*Exercise task*.
Begin with the first line of the listing and quote every line through the one containing "parts' edge masks."; give only those lines.

:: Data rows

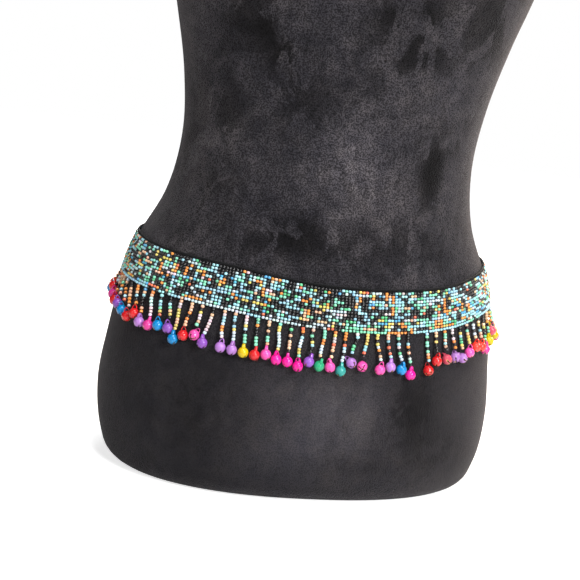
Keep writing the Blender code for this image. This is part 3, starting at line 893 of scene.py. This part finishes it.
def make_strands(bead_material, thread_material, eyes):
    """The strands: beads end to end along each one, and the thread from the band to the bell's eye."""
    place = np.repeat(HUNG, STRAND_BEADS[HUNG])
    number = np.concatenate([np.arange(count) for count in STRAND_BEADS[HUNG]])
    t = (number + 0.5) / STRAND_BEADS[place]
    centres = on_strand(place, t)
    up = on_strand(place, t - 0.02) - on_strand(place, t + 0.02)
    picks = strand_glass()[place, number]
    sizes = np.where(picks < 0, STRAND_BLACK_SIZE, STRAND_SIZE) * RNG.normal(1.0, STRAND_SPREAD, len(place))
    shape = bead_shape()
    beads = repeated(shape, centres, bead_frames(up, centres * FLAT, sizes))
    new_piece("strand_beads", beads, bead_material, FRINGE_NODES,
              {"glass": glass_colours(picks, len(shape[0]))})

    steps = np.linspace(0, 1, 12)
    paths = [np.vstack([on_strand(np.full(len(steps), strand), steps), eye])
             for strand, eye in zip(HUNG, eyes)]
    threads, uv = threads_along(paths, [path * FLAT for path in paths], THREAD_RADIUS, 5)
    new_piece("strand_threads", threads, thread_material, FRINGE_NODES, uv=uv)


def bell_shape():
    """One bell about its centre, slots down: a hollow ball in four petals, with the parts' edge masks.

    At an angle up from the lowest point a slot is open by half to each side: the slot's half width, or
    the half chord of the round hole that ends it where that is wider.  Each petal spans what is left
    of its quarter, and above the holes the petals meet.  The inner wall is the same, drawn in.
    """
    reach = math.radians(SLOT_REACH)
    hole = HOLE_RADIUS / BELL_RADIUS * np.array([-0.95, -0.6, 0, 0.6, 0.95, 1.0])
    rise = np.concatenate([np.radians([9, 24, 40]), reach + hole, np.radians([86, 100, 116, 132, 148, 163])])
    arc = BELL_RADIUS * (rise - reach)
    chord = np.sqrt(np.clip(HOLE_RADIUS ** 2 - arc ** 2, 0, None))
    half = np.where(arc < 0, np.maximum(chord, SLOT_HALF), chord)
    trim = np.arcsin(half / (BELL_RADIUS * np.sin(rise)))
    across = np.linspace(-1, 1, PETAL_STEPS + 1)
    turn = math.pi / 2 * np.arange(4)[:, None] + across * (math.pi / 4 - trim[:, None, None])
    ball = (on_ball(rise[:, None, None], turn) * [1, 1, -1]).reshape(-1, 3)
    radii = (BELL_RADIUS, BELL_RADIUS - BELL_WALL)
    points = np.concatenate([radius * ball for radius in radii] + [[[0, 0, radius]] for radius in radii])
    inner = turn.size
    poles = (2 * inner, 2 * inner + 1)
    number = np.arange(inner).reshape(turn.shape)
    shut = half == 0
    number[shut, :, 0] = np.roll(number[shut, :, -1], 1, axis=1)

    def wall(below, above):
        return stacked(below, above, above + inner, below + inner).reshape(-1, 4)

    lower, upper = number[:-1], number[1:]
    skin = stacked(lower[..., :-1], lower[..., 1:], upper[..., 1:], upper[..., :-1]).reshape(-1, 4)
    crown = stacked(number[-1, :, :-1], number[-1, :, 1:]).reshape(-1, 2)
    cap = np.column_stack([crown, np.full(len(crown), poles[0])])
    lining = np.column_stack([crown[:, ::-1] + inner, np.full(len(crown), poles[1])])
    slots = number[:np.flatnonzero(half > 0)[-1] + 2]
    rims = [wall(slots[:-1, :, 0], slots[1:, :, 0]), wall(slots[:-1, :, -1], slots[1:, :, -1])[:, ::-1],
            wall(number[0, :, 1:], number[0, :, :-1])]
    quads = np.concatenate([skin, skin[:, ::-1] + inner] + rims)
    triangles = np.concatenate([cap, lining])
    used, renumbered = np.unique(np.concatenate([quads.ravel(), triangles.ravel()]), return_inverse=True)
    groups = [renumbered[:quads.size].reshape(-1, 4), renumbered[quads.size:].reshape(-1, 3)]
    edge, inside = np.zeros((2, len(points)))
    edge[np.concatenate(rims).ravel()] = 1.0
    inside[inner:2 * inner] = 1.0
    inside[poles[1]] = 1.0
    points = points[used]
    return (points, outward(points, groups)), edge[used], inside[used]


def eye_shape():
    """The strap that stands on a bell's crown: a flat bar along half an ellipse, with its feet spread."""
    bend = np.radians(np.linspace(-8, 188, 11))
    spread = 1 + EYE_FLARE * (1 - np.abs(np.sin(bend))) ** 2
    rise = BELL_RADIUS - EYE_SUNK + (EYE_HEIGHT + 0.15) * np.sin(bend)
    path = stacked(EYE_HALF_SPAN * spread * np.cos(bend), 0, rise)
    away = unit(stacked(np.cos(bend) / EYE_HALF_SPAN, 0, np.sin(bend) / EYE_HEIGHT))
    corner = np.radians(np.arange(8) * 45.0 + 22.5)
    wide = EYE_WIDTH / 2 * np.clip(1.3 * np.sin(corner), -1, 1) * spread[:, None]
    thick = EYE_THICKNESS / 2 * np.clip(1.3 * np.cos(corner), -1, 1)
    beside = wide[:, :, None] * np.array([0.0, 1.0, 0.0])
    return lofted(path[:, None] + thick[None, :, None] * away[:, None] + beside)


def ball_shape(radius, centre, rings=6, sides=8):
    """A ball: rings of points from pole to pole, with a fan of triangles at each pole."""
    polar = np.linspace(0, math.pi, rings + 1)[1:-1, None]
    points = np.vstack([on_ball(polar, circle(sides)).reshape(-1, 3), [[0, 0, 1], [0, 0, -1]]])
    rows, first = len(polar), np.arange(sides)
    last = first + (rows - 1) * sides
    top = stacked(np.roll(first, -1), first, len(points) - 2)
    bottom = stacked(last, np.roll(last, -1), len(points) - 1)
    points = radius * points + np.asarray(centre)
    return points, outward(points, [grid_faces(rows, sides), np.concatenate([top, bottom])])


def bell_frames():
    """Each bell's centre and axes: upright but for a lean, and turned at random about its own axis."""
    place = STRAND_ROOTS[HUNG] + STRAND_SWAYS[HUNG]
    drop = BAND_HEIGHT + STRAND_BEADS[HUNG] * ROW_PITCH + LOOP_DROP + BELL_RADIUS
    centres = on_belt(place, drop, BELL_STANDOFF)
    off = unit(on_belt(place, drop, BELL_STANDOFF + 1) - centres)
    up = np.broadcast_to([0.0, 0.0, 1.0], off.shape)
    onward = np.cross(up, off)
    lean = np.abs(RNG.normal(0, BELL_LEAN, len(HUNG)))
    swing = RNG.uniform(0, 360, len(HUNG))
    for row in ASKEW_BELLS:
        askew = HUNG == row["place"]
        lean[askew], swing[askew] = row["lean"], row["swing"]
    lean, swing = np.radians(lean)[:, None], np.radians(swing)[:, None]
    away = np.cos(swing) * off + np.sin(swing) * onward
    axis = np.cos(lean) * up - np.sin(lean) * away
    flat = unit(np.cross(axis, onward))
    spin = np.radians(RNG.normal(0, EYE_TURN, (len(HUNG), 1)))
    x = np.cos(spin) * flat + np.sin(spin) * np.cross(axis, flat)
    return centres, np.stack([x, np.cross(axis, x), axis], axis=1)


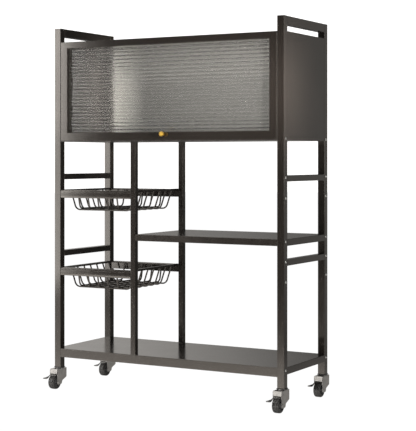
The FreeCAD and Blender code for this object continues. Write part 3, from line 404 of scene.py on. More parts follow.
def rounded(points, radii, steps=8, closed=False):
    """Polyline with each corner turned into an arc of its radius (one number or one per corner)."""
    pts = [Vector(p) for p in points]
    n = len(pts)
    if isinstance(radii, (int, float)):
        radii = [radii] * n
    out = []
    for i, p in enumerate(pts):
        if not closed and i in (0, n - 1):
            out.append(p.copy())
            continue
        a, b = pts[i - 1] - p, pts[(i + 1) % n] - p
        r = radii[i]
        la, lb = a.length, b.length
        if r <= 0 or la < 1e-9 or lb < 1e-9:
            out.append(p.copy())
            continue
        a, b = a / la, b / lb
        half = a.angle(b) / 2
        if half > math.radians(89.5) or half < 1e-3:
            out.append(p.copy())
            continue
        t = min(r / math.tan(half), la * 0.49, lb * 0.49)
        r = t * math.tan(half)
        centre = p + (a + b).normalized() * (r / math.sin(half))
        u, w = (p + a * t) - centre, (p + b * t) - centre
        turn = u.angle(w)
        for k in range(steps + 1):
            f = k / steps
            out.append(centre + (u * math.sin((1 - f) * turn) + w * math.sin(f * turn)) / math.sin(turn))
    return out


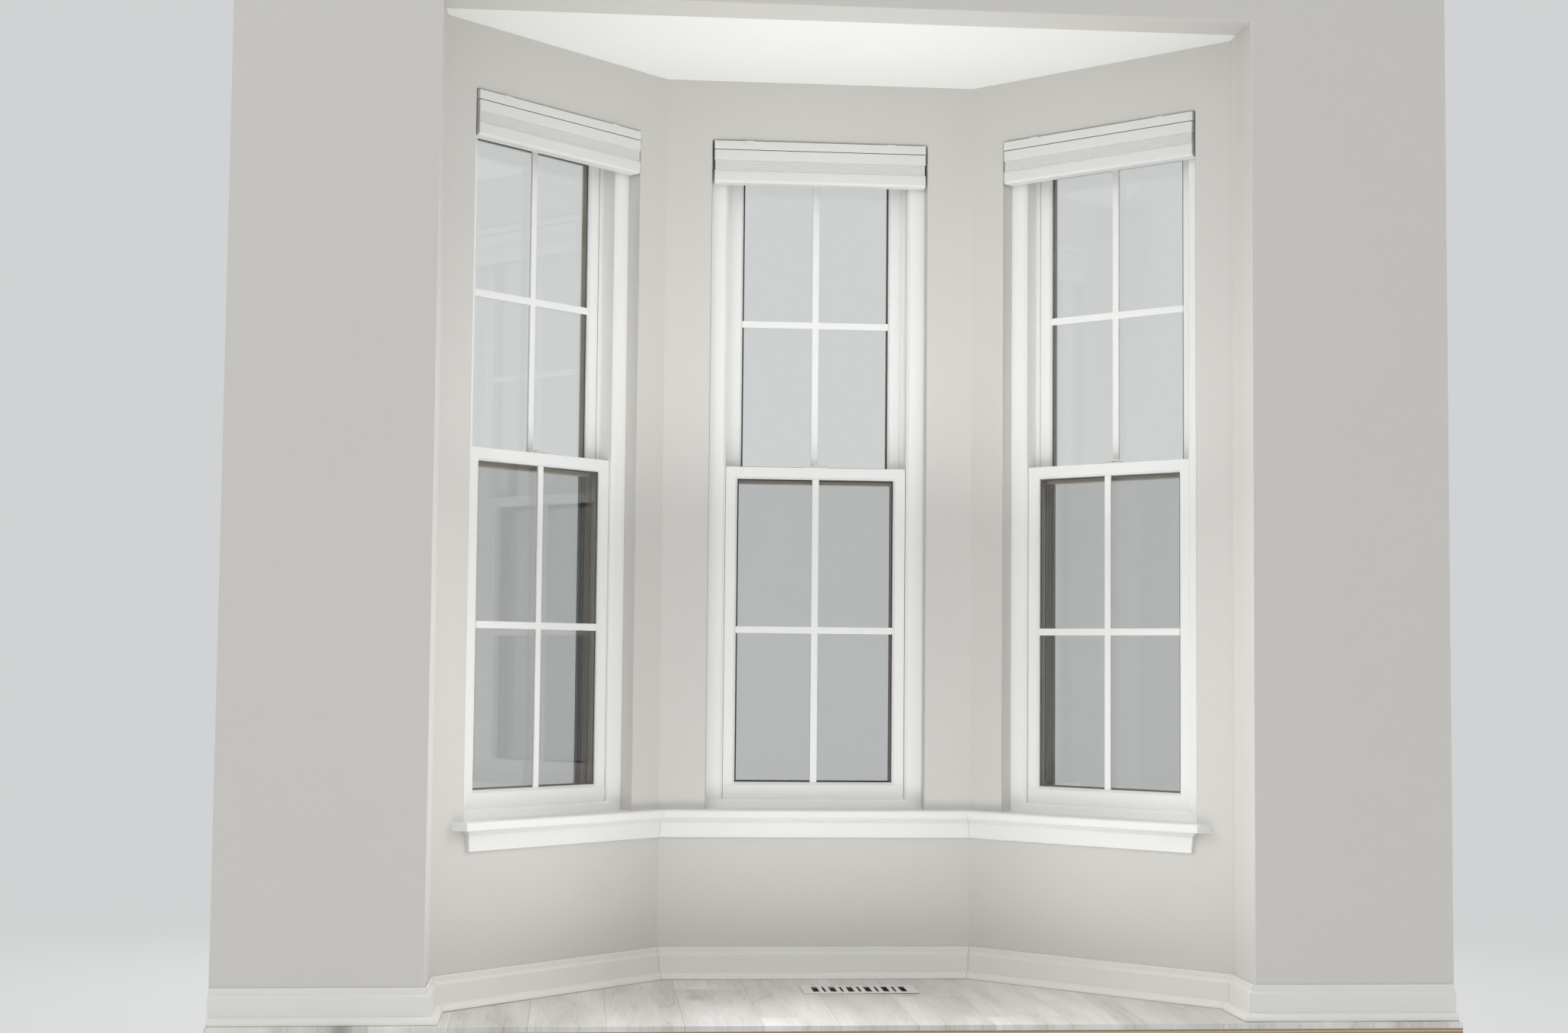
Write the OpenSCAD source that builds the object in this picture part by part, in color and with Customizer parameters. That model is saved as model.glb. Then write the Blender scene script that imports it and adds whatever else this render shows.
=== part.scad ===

::::

*Result of this task*.
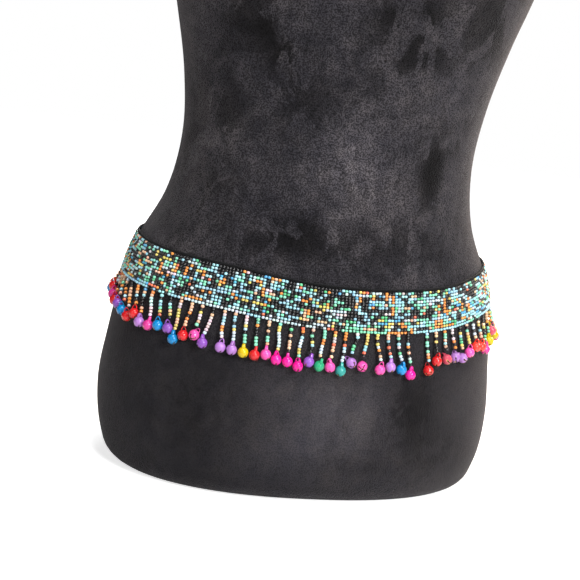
Keep writing the Blender code for this image. This is part 3, starting at line 893 of scene.py. This part finishes it.
def make_strands(bead_material, thread_material, eyes):
    """The strands: beads end to end along each one, and the thread from the band to the bell's eye."""
    place = np.repeat(HUNG, STRAND_BEADS[HUNG])
    number = np.concatenate([np.arange(count) for count in STRAND_BEADS[HUNG]])
    t = (number + 0.5) / STRAND_BEADS[place]
    centres = on_strand(place, t)
    up = on_strand(place, t - 0.02) - on_strand(place, t + 0.02)
    picks = strand_glass()[place, number]
    sizes = np.where(picks < 0, STRAND_BLACK_SIZE, STRAND_SIZE) * RNG.normal(1.0, STRAND_SPREAD, len(place))
    shape = bead_shape()
    beads = repeated(shape, centres, bead_frames(up, centres * FLAT, sizes))
    new_piece("strand_beads", beads, bead_material, FRINGE_NODES,
              {"glass": glass_colours(picks, len(shape[0]))})

    steps = np.linspace(0, 1, 12)
    paths = [np.vstack([on_strand(np.full(len(steps), strand), steps), eye])
             for strand, eye in zip(HUNG, eyes)]
    threads, uv = threads_along(paths, [path * FLAT for path in paths], THREAD_RADIUS, 5)
    new_piece("strand_threads", threads, thread_material, FRINGE_NODES, uv=uv)


def bell_shape():
    """One bell about its centre, slots down: a hollow ball in four petals, with the parts' edge masks.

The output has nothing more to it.